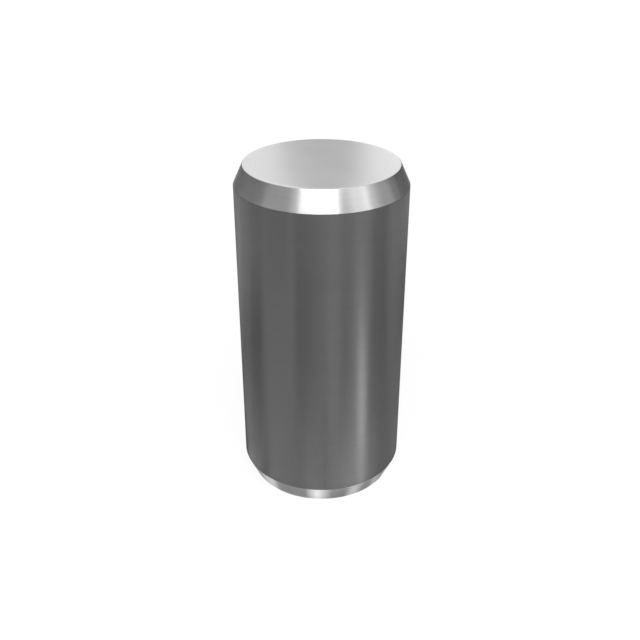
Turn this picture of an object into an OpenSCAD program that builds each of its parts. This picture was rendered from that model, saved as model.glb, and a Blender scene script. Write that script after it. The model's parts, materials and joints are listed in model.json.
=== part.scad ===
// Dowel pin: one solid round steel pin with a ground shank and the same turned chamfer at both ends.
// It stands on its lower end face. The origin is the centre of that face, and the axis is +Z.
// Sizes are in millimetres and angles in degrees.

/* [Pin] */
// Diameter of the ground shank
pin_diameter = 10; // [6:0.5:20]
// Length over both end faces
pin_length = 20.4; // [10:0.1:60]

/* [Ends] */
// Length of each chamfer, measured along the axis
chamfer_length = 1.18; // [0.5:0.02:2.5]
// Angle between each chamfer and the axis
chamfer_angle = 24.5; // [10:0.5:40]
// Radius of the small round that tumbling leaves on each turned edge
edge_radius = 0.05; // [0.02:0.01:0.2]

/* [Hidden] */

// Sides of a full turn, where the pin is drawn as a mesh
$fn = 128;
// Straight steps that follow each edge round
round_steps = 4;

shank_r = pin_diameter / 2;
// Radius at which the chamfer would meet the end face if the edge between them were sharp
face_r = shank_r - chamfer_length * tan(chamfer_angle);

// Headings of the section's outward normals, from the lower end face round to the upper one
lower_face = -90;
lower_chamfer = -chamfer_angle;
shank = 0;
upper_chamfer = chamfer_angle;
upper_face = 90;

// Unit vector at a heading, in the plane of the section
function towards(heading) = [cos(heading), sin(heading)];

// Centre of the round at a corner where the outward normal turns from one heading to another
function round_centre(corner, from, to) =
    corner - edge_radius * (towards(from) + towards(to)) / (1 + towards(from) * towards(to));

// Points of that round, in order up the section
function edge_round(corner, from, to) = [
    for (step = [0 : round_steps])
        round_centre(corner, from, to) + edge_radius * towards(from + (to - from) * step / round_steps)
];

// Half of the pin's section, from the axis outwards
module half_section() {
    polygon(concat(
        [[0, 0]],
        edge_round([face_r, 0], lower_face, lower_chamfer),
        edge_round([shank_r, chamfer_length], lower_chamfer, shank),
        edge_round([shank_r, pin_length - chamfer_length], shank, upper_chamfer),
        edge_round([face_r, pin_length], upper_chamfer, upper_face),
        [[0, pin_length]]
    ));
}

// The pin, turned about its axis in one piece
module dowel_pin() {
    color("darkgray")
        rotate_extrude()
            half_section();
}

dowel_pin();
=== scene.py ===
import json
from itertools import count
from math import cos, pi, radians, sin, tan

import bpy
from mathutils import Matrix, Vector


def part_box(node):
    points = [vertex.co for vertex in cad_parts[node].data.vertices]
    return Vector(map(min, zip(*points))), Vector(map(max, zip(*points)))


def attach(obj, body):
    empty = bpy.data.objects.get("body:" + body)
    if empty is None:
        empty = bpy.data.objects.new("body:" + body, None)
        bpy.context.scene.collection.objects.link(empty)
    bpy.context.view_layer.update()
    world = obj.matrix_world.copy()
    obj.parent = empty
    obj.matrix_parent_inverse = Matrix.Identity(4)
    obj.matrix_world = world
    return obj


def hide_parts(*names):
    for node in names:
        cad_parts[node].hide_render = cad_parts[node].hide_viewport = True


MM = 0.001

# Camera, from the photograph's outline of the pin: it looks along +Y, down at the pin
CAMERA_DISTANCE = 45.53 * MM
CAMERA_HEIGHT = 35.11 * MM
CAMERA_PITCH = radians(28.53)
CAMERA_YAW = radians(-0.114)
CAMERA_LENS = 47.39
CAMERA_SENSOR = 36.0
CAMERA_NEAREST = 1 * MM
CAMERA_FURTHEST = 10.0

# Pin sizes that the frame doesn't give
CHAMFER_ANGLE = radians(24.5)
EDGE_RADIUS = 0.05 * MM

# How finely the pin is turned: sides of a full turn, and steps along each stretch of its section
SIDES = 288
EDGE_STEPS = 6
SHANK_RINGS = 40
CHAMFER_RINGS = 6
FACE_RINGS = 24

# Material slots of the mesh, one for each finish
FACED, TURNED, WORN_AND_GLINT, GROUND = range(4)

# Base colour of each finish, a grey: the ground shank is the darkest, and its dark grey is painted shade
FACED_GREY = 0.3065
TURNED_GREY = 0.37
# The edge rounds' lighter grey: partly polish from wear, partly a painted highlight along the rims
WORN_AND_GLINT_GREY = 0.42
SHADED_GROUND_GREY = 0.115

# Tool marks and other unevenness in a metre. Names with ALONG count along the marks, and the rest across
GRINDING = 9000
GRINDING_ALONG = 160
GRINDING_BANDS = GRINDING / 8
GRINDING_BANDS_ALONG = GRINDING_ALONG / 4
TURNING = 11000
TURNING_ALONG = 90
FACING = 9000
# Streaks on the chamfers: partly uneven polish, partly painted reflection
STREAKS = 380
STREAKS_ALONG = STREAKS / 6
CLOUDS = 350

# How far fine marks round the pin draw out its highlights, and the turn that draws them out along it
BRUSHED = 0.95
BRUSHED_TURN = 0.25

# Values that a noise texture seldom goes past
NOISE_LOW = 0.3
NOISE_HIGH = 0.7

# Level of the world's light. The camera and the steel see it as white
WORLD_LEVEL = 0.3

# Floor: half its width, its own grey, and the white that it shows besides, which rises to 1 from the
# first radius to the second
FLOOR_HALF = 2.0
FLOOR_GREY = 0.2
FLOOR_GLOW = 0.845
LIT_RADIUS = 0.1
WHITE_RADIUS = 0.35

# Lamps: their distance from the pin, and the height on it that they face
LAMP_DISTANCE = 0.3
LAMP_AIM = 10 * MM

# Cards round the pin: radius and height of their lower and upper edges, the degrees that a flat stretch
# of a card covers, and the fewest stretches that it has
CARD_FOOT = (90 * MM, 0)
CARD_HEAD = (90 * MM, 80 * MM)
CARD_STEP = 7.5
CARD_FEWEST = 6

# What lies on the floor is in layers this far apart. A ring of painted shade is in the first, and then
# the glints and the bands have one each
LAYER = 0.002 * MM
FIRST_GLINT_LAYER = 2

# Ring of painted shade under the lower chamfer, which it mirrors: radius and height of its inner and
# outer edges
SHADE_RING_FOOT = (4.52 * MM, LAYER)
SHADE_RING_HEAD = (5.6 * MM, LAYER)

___

(TASK TO CARRY OUT):
Without changing anything, quote the lines from the top of the data to the line that contains "round_steps = 4;", including that line.

(ANSWER TO THIS EXERCISE):
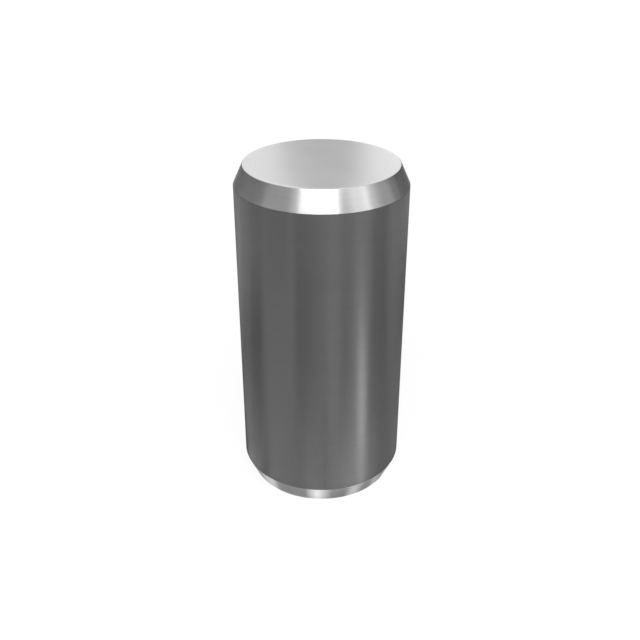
Turn this picture of an object into an OpenSCAD program that builds each of its parts. This picture was rendered from that model, saved as model.glb, and a Blender scene script. Write that script after it. The model's parts, materials and joints are listed in model.json.
=== part.scad ===
// Dowel pin: one solid round steel pin with a ground shank and the same turned chamfer at both ends.
// It stands on its lower end face. The origin is the centre of that face, and the axis is +Z.
// Sizes are in millimetres and angles in degrees.

/* [Pin] */
// Diameter of the ground shank
pin_diameter = 10; // [6:0.5:20]
// Length over both end faces
pin_length = 20.4; // [10:0.1:60]

/* [Ends] */
// Length of each chamfer, measured along the axis
chamfer_length = 1.18; // [0.5:0.02:2.5]
// Angle between each chamfer and the axis
chamfer_angle = 24.5; // [10:0.5:40]
// Radius of the small round that tumbling leaves on each turned edge
edge_radius = 0.05; // [0.02:0.01:0.2]

/* [Hidden] */

// Sides of a full turn, where the pin is drawn as a mesh
$fn = 128;
// Straight steps that follow each edge round
round_steps = 4;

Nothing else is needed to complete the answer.